As well as taking our art and design research out into the world, we actively support researchers to come and work with us in Newcastle. The Hatton Gallery and other exhibition spaces on our campus provide superb public spaces for academics to showcase their research.

We regularly provide opportunities for artists-in-residence and visiting researchers. For example, we welcome early career artists from India who are visiting the UK for the first time, supported by the Charles Wallace Trust.

Visiting professors and exchange scholars have also joined us from North America and China, as well as from many European countries. Our long-running Visiting Speaker Programme brings a dynamic range of international artists, curators, and writers to our campus every week.

Our public events programme includes our flagship in-conversation series The Producers. This is a collaboration with Art Monthly.

We regularly host major conferences, most recently, Mapping Contemporary Art in Heritage.

Research funding

In the REF 2021 cycle, we received over £3m in grants to enable projects that expand the boundaries of contemporary art and creative practice.

Impact in our region

Our artworks and publications make an impact globally.

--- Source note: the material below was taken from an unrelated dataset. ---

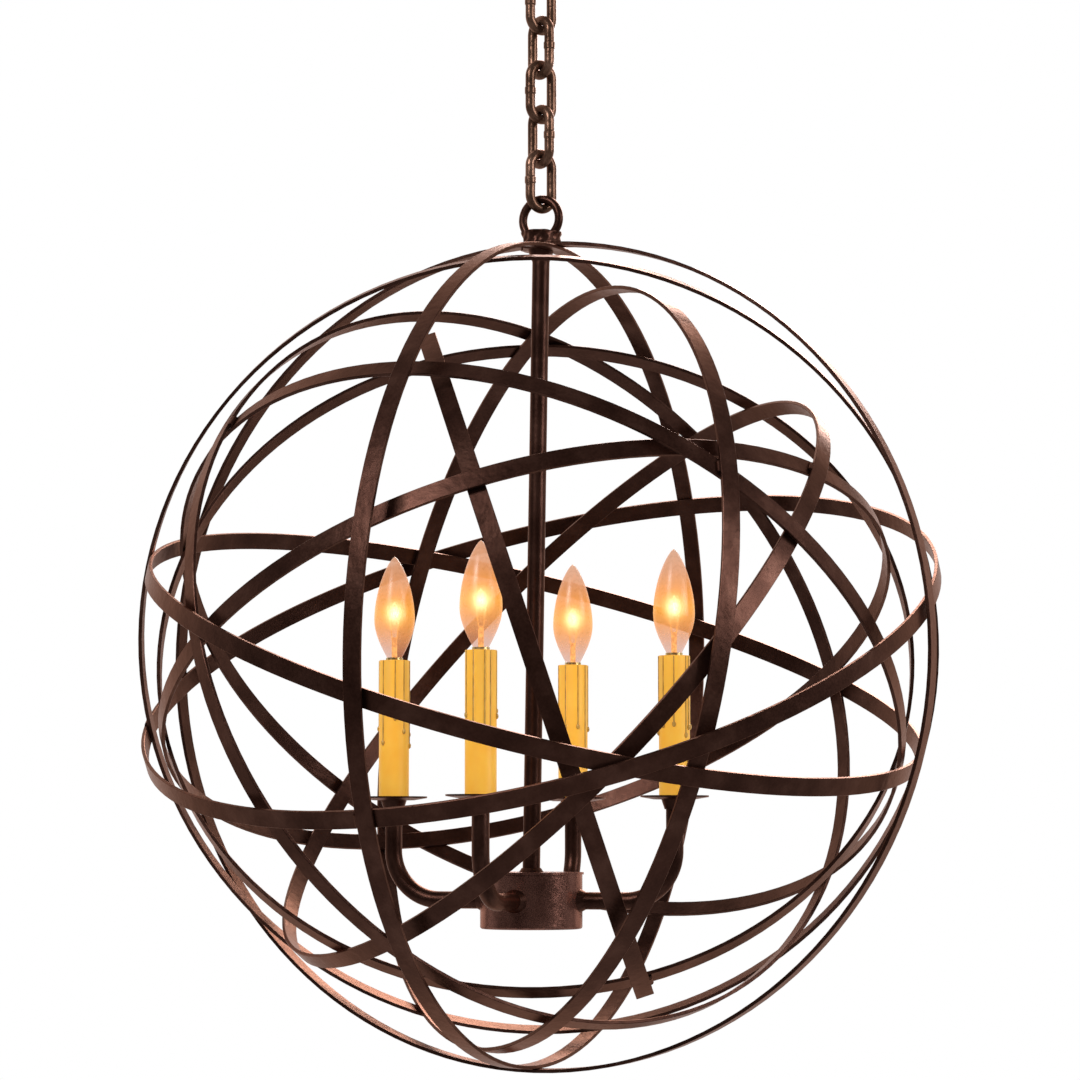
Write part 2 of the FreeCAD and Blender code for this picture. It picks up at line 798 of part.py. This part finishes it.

However, we are also keenly aware of our civic responsibility to contribute to our local cultural economy.

Our work within the North East of England centres around partnerships with all the stakeholders who are vital to a thriving arts sector, including:

  • major organisations working in the visual arts sector in the region
  • studio collectives
  • artist-run galleries
  • local schools
  • heritage organisations
  • community groups

Our PhD students

Our PhD research students enliven and enrich our Art and Design research culture. They include:

  • practice-based PhD students who have established art practices of their own
  • innovative and interdisciplinary Art History PhD researchers

Many of our PhD students receive funding through the Northern Bridge Doctoral Training Partnership. Some work on Collaborative Doctoral Award (CDA) and Collaborative Doctoral Partnership (CDP) projects conducted with external partner organisations.